We have learned from Rich Dad that real estate is the road to financial freedom. As our financial education continues, we:
Know how to analyze a property to determine if it is or is not a good deal.
Understand that management is the key to long-term property success. Good management can make a good deal great. Bad management can make a good deal marginal and a marginal deal bad.
Seek out and surround ourselves with like-minded people. Those who shoot themselves in a symbolic foot with negative comments like, “I’ll never be able to do that,” “That’s too expensive,” and “Why bother?” are manufacturing excuses for not trying. We choose not to be in their orbit because they drag us down.
Are learning about what bankers will lend and why and when they will not.
Are also finding out that buying a property is not an emotional experience based on how we respond to how the place looks. We haven’t seen most of the houses in person; we can’t drive by them to check them out, so there is an intangible quality to our ownership. The cashflow, however, is concrete.
One of the biggest changes in our lives concerns risk. Before Rich Dad, my definition of taking chances revolved around the physical challenges of mountain climbing. Now we define inaction as being risky. Continuing on a path that goes nowhere and pouring money into investments over which one has no control is as foolhardy as scaling a mountain without the right equipment.
The other huge change involved my tendency to procrastinate. I’m combating my laziness simply by doing that which I need to do, even though I might not like it. The first four years of our service business, people came to me. Now I have to pursue them aggressively. I don’t enjoy calling people I don’t know but I know I must do it, for work and for real estate investing.
The notion of lack of time or that I wouldn’t act fast enough to achieve my goals was tough for me. But because Rich Dad simplified complex concepts and presented them in a very easy-to-understand manner, I calmed down. With a continuing financial education at my disposal I know we can achieve what we want to do.
My business remains in the S or self-employed cashflow quadrant. It could run in my absence but it wouldn’t grow without my participation. The truth is, it tends to shrink without my constant input. Currently we’re exploring strategies to move it into a B business. One possibility would be licensing facilities in other cities. In order to obtain the free time I want to develop and oversee my real estate investments, this business must be able to run on its own.
Within the next year we intend to buy our first multifamily property, either by ourselves or with a partner. Our five-year goal is to raise our monthly passive income to $10,000 a month. When that happens I will retire from our business and officially exit the rat race. We won’t depend on $1,000 a month from Social Security. Millions of dollars’ worth of real estate will fund the rest of our lives.
That’s a Wrap
We often felt trapped in the present and uncertain about the future. And while the future holds many unknowns, we maintain a far better idea of what is coming and how to prepare for it. We feel that we’re in the midst of a journey, and success is part of the process of getting from where we are now to where we are going. With growing confidence in our increased financial knowledge, we feel that we are doing the right thing for us and for our son. A reality more satisfying than any movie ending, the ultimate goal of reaching financial freedom is ahead.

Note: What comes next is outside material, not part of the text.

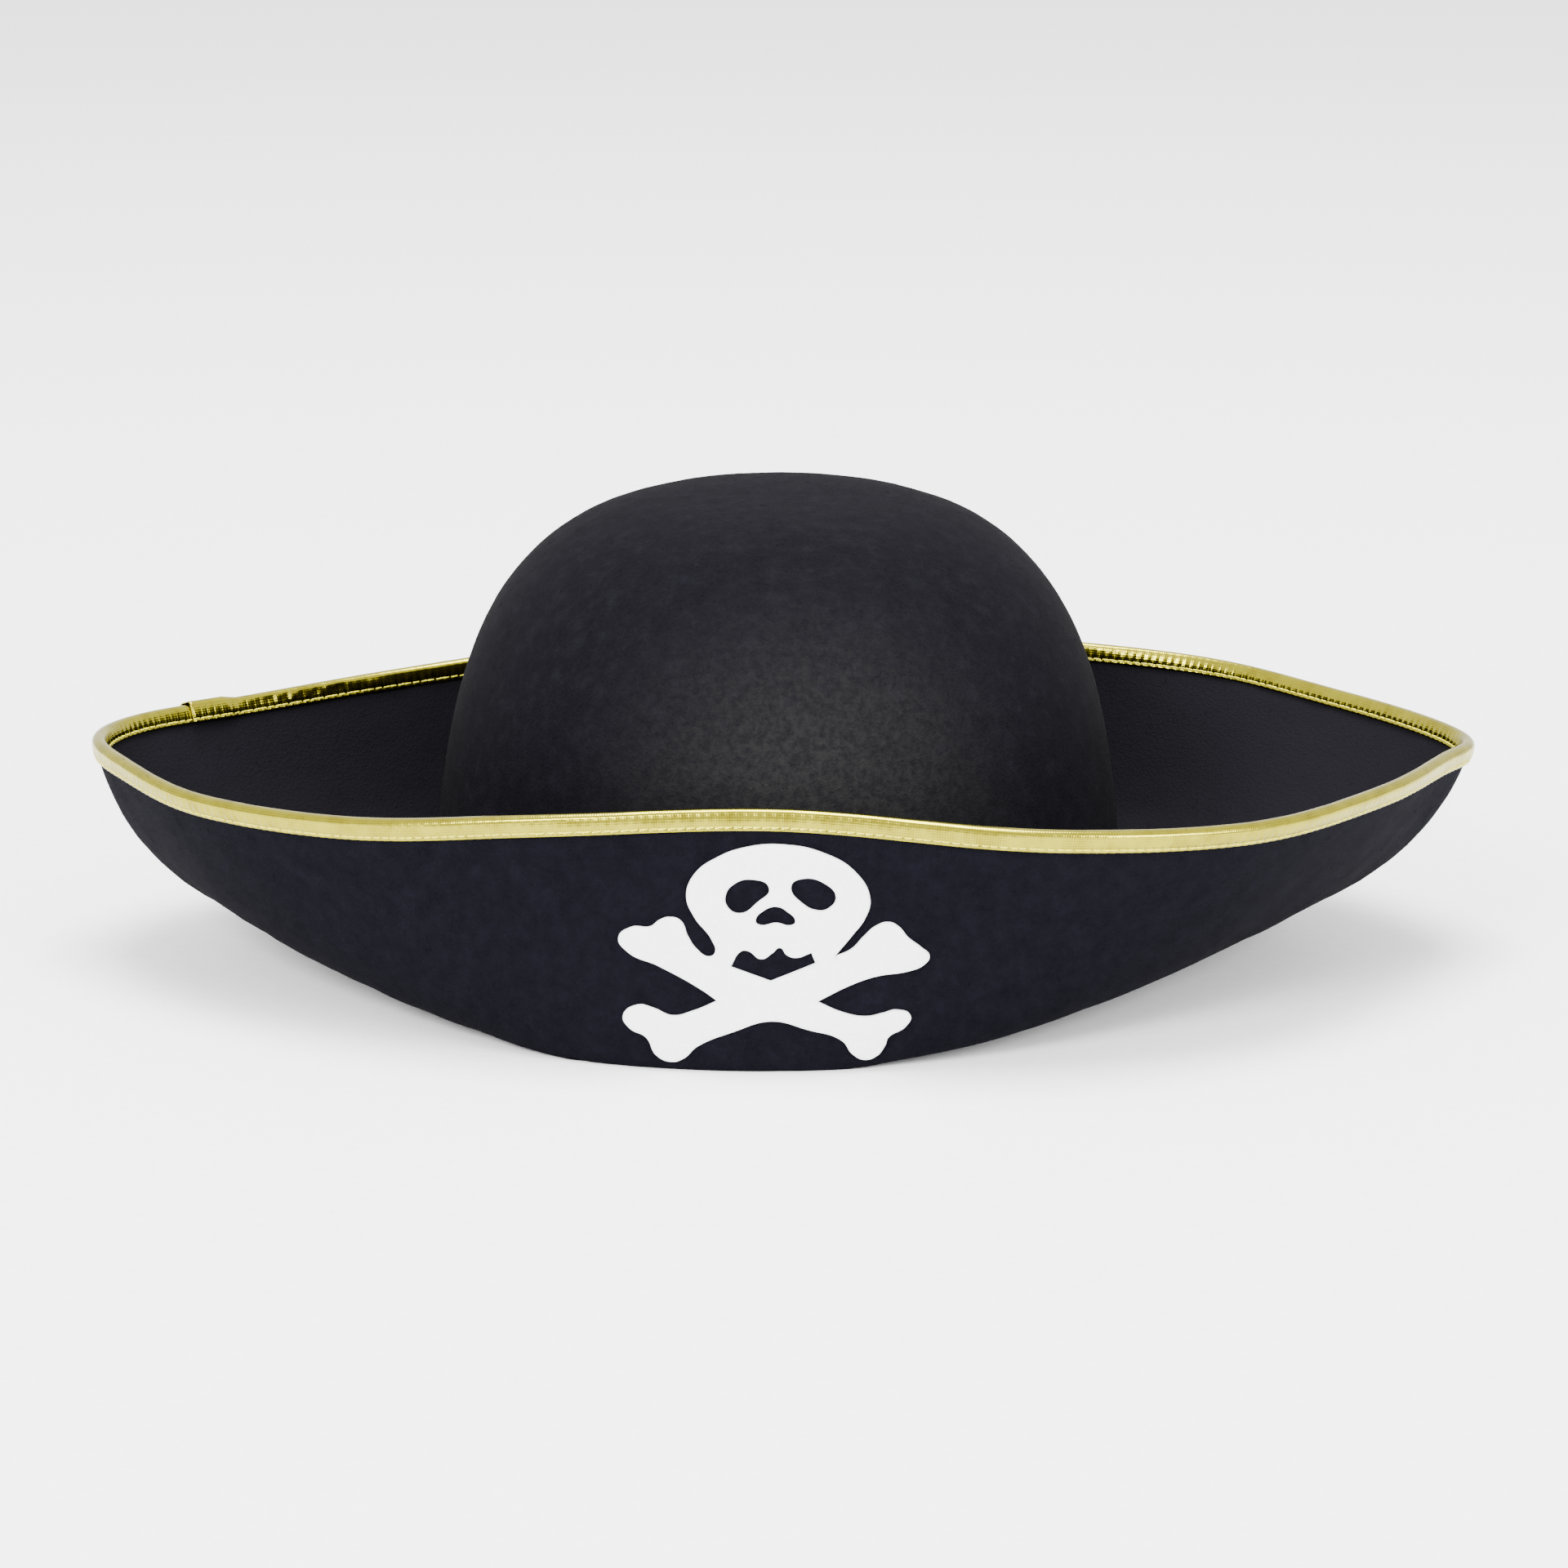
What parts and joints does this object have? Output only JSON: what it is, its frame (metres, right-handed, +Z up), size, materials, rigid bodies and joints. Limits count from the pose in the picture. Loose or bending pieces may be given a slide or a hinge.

We feel very proud of ourselves. We look at ourselves, acknowledge how far we’ve come, know we are learning more every day, and take stock of what we already did and what we plan to do. Unlike our younger, more naive selves, we made a conscious decision to find out how the world works, to be open to change, and to be responsible for our financial well-being. And we’re breathing a whole lot easier where retirement is concerned.
We always thought of ourselves as being enormously wealthy; now our financial assets are finally catching up with us.